Yang dimaksud di sini, seorang pria muslim
dibolehkan menikahi wanita ahli kitab, namun bukan wajib dan bukan
sunnah, cuma dibolehkan saja. Dan sebaik-baik wanita yang dinikahi
oleh pria muslim tetaplah seorang wanita muslimah. Wanita ahli kitab di sini
yang dimaksud adalah wanita Yahudi dan Nashrani. Agama Yahudi dan Nashrani dari
dahulu dan sekarang dimaksudkan untuk golongan yang sama dan sama sejak dahulu (di
masa Nabi shallallahu ‘alaihi wa sallam),
yaitu wahyu mereka telah menyimpang.
Catatan penting di sini, jika memang laki-laki
muslim boleh menikah dengan wanita ahli kitab, maka pernikahan tentu saja bukan
di gereja.
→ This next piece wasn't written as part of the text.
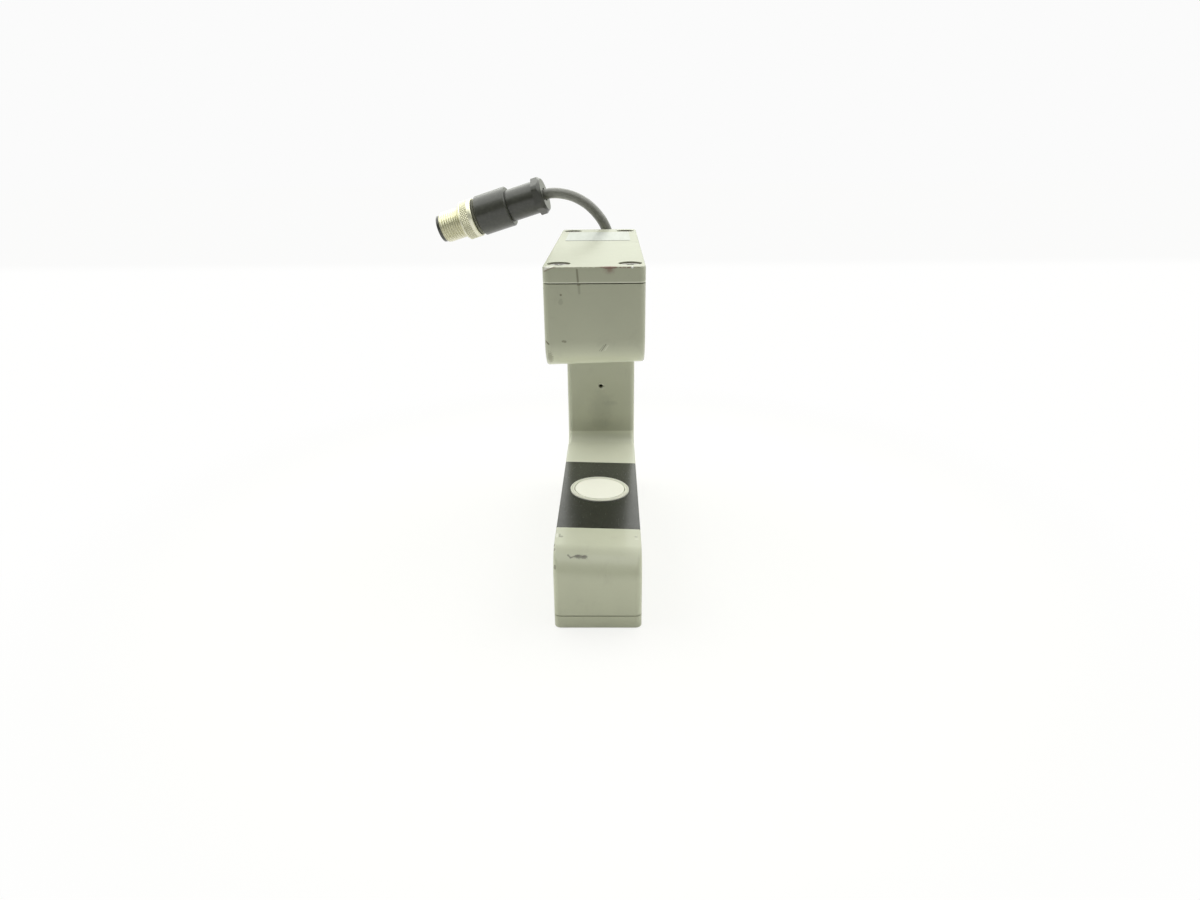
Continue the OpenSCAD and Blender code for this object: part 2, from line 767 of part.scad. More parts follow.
// Underside of the ceramic disc, its damping disc and its two leads
piezo_back = rim_lip - face_t - piezo_t;
backing_t = 3;
lead_d = 0.8;
lead_x = 3;
lead_end_gap = 0.3;

// Damping disc behind the ceramic, with holes for the leads
module transducer_backing() {
    difference() {
        translate([0, 0, piezo_back - backing_t])
            cylinder(h = backing_t, d = case_bore_d - 2 * hole_fit, $fn = turned);
        for (x = [-1, 1])
            translate([x * lead_x, 0, piezo_back - backing_t - past])
                cylinder(h = backing_t + 2 * past, d = lead_d + 2 * hole_fit, $fn = small);
    }
}

// Leads from the ceramic to a board that lies reach behind the gap face
module transducer_leads(reach) {
    for (x = [-1, 1])
        translate([x * lead_x, 0, lead_end_gap - reach])
            cylinder(h = reach - lead_end_gap + piezo_back, d = lead_d, $fn = small);
}

module transducer_seal() {
    rotate_extrude($fn = turned)
        translate([case_d / 2 + hole_fit - case_seal_d / 2, seal_z])
            circle(d = case_seal_d - seal_slack, $fn = small);
}

module transducer_retainer() {
    translate([0, 0, -ring_seat - retainer_h])
        difference() {
            cylinder(h = retainer_h, d = retainer_d, $fn = turned);
            translate([0, 0, -past])
                cylinder(h = retainer_h + 2 * past, d = case_d + 2 * slip, $fn = turned);
            for (a = [0, 90])
                rotate([0, 0, a + 45])
                    translate([-width / 2, -key_slot_w / 2, -past])
                        cube([width, key_slot_w, key_slot_depth + past]);
        }
}

module receiver_case() color([0.2, 0.2, 0.18]) on_upper_face() transducer_case();
module receiver_face() color([0.93, 0.93, 0.87]) on_upper_face() transducer_face();
module receiver_piezo() color([0.8, 0.76, 0.6]) on_upper_face() transducer_piezo();
module receiver_backing() color([0.3, 0.28, 0.25]) on_upper_face() transducer_backing();
module receiver_leads() color([0.7, 0.2, 0.15])
    on_upper_face() transducer_leads(main_board_z - upper_face_z);
module receiver_seal() color([0.1, 0.1, 0.1]) on_upper_face() transducer_seal();
module receiver_retainer() color([0.7, 0.7, 0.68]) on_upper_face() transducer_retainer();

module transmitter_case() color([0.2, 0.2, 0.18]) on_lower_face() transducer_case();
module transmitter_face() color([0.93, 0.93, 0.87]) on_lower_face() transducer_face();
module transmitter_piezo() color([0.8, 0.76, 0.6]) on_lower_face() transducer_piezo();
module transmitter_backing() color([0.3, 0.28, 0.25]) on_lower_face() transducer_backing();
module transmitter_leads() color([0.7, 0.2, 0.15])
    on_lower_face() transducer_leads(lower_face_z - transmitter_board_z - board_t);
module transmitter_seal() color([0.1, 0.1, 0.1]) on_lower_face() transducer_seal();
module transmitter_retainer() color([0.7, 0.7, 0.68]) on_lower_face() transducer_retainer();

// Circuit board with its lower face at z
module board(z) {
    difference() {
        translate([-board_w / 2, fy(board_front), z])
            cube([board_w, board_len, board_t]);
        board_posts(z - past, board_t + 2 * past, board_screw_d + 2 * hole_fit);
    }
}

module main_board() color([0.1, 0.35, 0.2]) board(main_board_z);

module transmitter_board() color([0.1, 0.35, 0.2]) board(transmitter_board_z);

// Components in shares of the board's width and length: [x, y, width, length], with their heights
chips = [[0, 0.44, 0.47, 0.13], [-0.23, 0.26, 0.23, 0.08], [0.23, 0.26, 0.23, 0.08]];
chip_h = 1.4;
coil = [-0.19, 0.65, 0.3, 0.085];
coil_h = 4;
header = [0, 0.948, 0.56, 0.052];
header_h = 4.5;
capacitors = [[0, 0.156], [0.23, 0.61]];
capacitor_d = 0.23 * board_w;
capacitor_h = 4.8;

// Block of a component on z = 0
module component(c, h) {
    w = c[2] * board_w;
    l = c[3] * board_len;
    translate([c[0] * board_w - w / 2, fy(board_front) + c[1] * board_len - l / 2, 0])
        cube([w, l, h]);
}

// Components of a board on z = 0: chips, coil, cable header and capacitors
module board_parts() {
    for (c = chips)
        component(c, chip_h);
    component(coil, coil_h);
    component(header, header_h);
    for (c = capacitors)
        translate([c[0] * board_w, fy(board_front) + c[1] * board_len, 0])
            cylinder(h = capacitor_h, d = capacitor_d, $fn = small);
}

module main_board_parts() color([0.15, 0.15, 0.16]) {
    translate([0, 0, main_board_z + board_t])
        board_parts();
}

module transmitter_board_parts() color([0.15, 0.15, 0.16]) {
    translate([0, 0, transmitter_board_z])
        mirror([0, 0, 1])
            board_parts();
}

module board_screws(z, turn) {
    for (x = [-1, 1], y = [board_front + post_front, board_front + board_len - post_rear])
        translate([x * post_x, fy(y), z])
            rotate([turn, 0, 0])
                screw(board_screw_d, board_screw_len, board_screw_head_d, board_screw_head_h);
}

module main_board_screws() color([0.75, 0.75, 0.72])
    board_screws(main_board_z + board_t, 0);

module transmitter_board_screws() color([0.75, 0.75, 0.72])
    board_screws(transmitter_board_z, 180);

// Quarter bend of radius r about [y, z], from angle a0 to a1, at x
function bend(x, y, z, r, a0, a1) =
    [for (k = [0:4]) let (a = a0 + (a1 - a0) * k / 4) [x, y + r * cos(a), z + r * sin(a)]];

// Where the cables meet the boards: distance from a board's rear end, and gap to its face
cable_inset = 3;
link_end_gap = 0.1;
tail_end_gap = 0.2;

// Link cable from the main board through the column to the transmitter board
module link_cable() color([0.25, 0.25, 0.27]) {
    r = channel_d / 2;
    board_y = fy(board_front + board_len - cable_inset);
    upper_z = main_board_z - link_end_gap;
    lower_z = transmitter_board_z + board_t + link_end_gap;
    path = concat(
        [[0, board_y, upper_z]],
        bend(0, board_y + r, upper_bore_z + r, r, 180, 270),
        bend(0, fy(channel_y) - r, upper_bore_z - r, r, 90, 0),
        bend(0, fy(channel_y) - r, lower_bore_z + r, r, 0, -90),
        [[0, board_y + 2 * r, lower_bore_z]],
        bend(0, board_y + link_d, lower_bore_z - link_d, link_d, 90, 180),
        [[0, board_y, lower_z]]);
    swept(path, link_d, [0, 0, -1], [0, 0, -1]);
}

// End of the sensor cable inside the housing
module cable_tail() color([0.2, 0.2, 0.19]) {
    r = tail_bend_r;
    end_y = fy(board_front + board_len - cable_inset);
    path = concat(
        [[gland_x, end_y, main_board_z - tail_end_gap]],
        bend(gland_x, end_y + r, upper_bore_z + r, r, 180, 270),
        bend(gland_x, fy(channel_y) - r, upper_bore_z + r, r, 270, 360),
        [[gland_x, fy(channel_y), gland_top_z]]);
    swept(path, cable_d, [0, 0, -1], [0, 0, 1]);
}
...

Dan juga ketika memiliki anak, anak bukanlah diberi kebebasan
memilih agama. Anak harus mengikuti agama ayahnya yaitu Islam. Lihat keterangan
dari Syaikh ‘Athiyah Muhammad Salim di atas.
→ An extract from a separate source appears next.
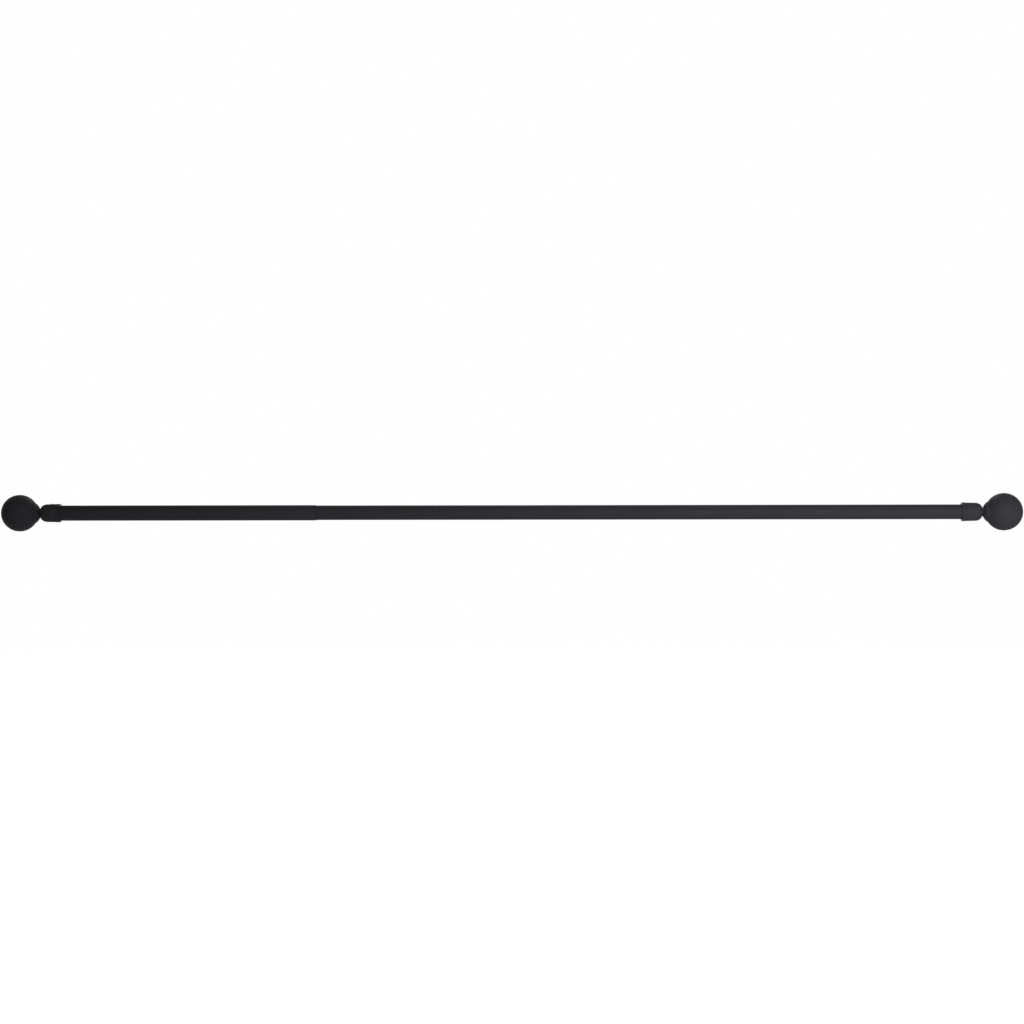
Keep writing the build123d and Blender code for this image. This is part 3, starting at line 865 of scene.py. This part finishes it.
class CURTAINROD_OT_stage(RodOperator, bpy.types.Operator):
    """Sets the pale floor, the soft lights, the white surroundings and the camera"""

    bl_idname = "curtain_rod.stage"
    bl_label = "Stage"

    def execute(self, context):
        stage = context.scene.rod_stage
        powers = {"key_light": stage.key_power, "top_light": stage.top_power, "back_light": stage.back_power}
        self.add_floor(stage)
        self.add_surroundings(context.scene, stage)
        for name, watts in powers.items():
            self.add_light(name, watts, *LAMPS[name])
        self.add_camera(context.scene, stage)
        context.scene.view_settings.view_transform = "Standard"
        return {"FINISHED"}

    def add_floor(self, stage):
        """Adds a pale floor that glows where it is seen, more far from the rod, where it turns white."""
        start_clean()
        bpy.ops.mesh.primitive_circle_add(vertices=FLOOR_SIDES, radius=FLOOR_RADIUS, fill_type="NGON",
                                          location=(0, 0, -stage.floor_drop))
        floor = bpy.context.object
        floor.name = "floor"
        bpy.ops.object.transform_apply(location=True, rotation=True, scale=True)
        material, tree, shader = new_material(
            "pale floor", Base_Color=(*stage.floor_colour, 1), Roughness=0.9, Specular_IOR_Level=0.1,
            Emission_Color=(1, 1, 1, 1))
        away = add_node(tree, "ShaderNodeVectorMath", operation="LENGTH")
        feed(tree, away.inputs[0], object_vector(tree))
        glow = to_range(tree, away.outputs["Value"], GLOW_PLACES, FLOOR_GLOW)
        seen_glow = math_node(tree, "MULTIPLY", self.seen_rays(tree), glow)
        feed(tree, shader.inputs["Emission Strength"], seen_glow)
        floor.data.materials.append(material)

    def seen_rays(self, tree):
        """1 for a ray that the camera, a mirror or glass sees, and 0 for one that gathers light."""
        path = add_node(tree, "ShaderNodeLightPath")
        seen = math_node(tree, "MAXIMUM", path.outputs["Is Camera Ray"], path.outputs["Is Glossy Ray"])
        return math_node(tree, "MAXIMUM", seen, path.outputs["Is Transmission Ray"])

    def add_surroundings(self, scene, stage):
        """Makes the world white where it is seen, and a weak soft light on the rod."""
        world = bpy.data.worlds.new("white surroundings")
        world.use_nodes = True
        scene.world = world
        tree = world.node_tree
        background = tree.nodes["Background"]
        background.inputs["Color"].default_value = (1, 1, 1, 1)
        strength = to_range(tree, self.seen_rays(tree), (0, 1), (stage.soft_light, 1))
        feed(tree, background.inputs["Strength"], strength)

    def add_light(self, name, watts, place, aim, width, spread):
        """Adds a square soft light at a place, turned to its aim; its spread is in degrees."""
        start_clean()
        bpy.ops.object.light_add(type="AREA", location=place)
        lamp = bpy.context.object
        lamp.name = name
        lamp.data.shape = "SQUARE"
        lamp.data.size = width
        lamp.data.energy = watts
        lamp.data.spread = math.radians(spread)
        lamp.visible_camera = False
        lamp.rotation_euler = (Vector(aim) - Vector(place)).to_track_quat("-Z", "Y").to_euler()

    def add_camera(self, scene, stage):
        """Adds the camera where the photograph was taken from."""
        start_clean()
        turn = stage.camera_turn
        place = (stage.camera_distance * math.sin(turn), -stage.camera_distance * math.cos(turn), 0)
        facing = (math.radians(90) + stage.camera_tilt, stage.camera_roll, turn + stage.camera_aim)
        bpy.ops.object.camera_add(location=place, rotation=facing)
        camera = bpy.context.object
        camera.name = "camera"
        camera.data.sensor_width = SENSOR_WIDTH
        camera.data.lens = stage.focal_length
        scene.camera = camera


class CURTAINROD_PT_sidebar(bpy.types.Panel):
    """Lists the rod's pieces and its sizes"""

    bl_idname = "CURTAINROD_PT_sidebar"
    bl_label = "Curtain rod"
    bl_space_type = "VIEW_3D"
    bl_region_type = "UI"
    bl_category = "Curtain rod"

    def draw(self, context):
        for operator in OPERATORS:
            self.layout.operator(operator.bl_idname)
        for holder, settings in SETTINGS.items():
            box = self.layout.box()
            box.label(text=settings.__doc__)
            for name in settings.__annotations__:
                box.prop(getattr(context.scene, holder), name)


SETTINGS = {
    "rod_tubes": TubeSizes, "rod_cap": CapSizes, "rod_ball": BallSizes, "rod_screws": ScrewSizes,
    "rod_finish": FinishColours, "rod_stage": StageSettings,
}
OPERATORS = (
    CURTAINROD_OT_outer_tube, CURTAINROD_OT_inner_tube, CURTAINROD_OT_caps, CURTAINROD_OT_ball_cups,
    CURTAINROD_OT_balls, CURTAINROD_OT_grub_screws, CURTAINROD_OT_cap_screws, CURTAINROD_OT_fittings,
    CURTAINROD_OT_stage,
)
CLASSES = (*SETTINGS.values(), *OPERATORS, CURTAINROD_PT_sidebar)


def register():
    for cls in CLASSES:
        bpy.utils.register_class(cls)
    for holder, cls in SETTINGS.items():
        setattr(bpy.types.Scene, holder, PointerProperty(type=cls))


def unregister():
    for holder in SETTINGS:
        delattr(bpy.types.Scene, holder)
    for cls in reversed(CLASSES):
        bpy.utils.unregister_class(cls)


def main():
    """Makes every piece and the stage, in order."""
    register()
    for operator in OPERATORS:
        family, name = operator.bl_idname.split(".")
        getattr(getattr(bpy.ops, family), name)()
    start_clean()


if __name__ == "__main__":
    main()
Sedangkan selain ahli kitab (seperti Hindu,
Budha, Konghucu) yang disebut wanita musyrik, haram untuk dinikahi. Hal ini
berdasarkan kesepakatan para fuqoha.
Dasarnya adalah firman Allah Ta’ala,
وَلاَ
تَنكِحُواْ الْمُشْرِكَاتِ حَتَّى يُؤْمِنَّ وَلأَمَةٌ مُّؤْمِنَةٌ خَيْرٌ مِّن مُّشْرِكَةٍ
وَلَوْ أَعْجَبَتْكُمْ
“Dan janganlah kamu menikahi wanita-wanita
musyrik, sebelum mereka beriman. Sesungguhnya wanita budak yang mukmin lebih
baik dari wanita musyrik, walaupun dia menarik hatimu.” (QS. Al
Baqarah: 221)
Menurut para ulama, laki-laki muslim sama
sekali tidak boleh menikahi wanita yang murtad meskipun ia masuk agama Nashrani
atau Yahudi kecuali jika wanita tersebut mau masuk kembali pada Islam.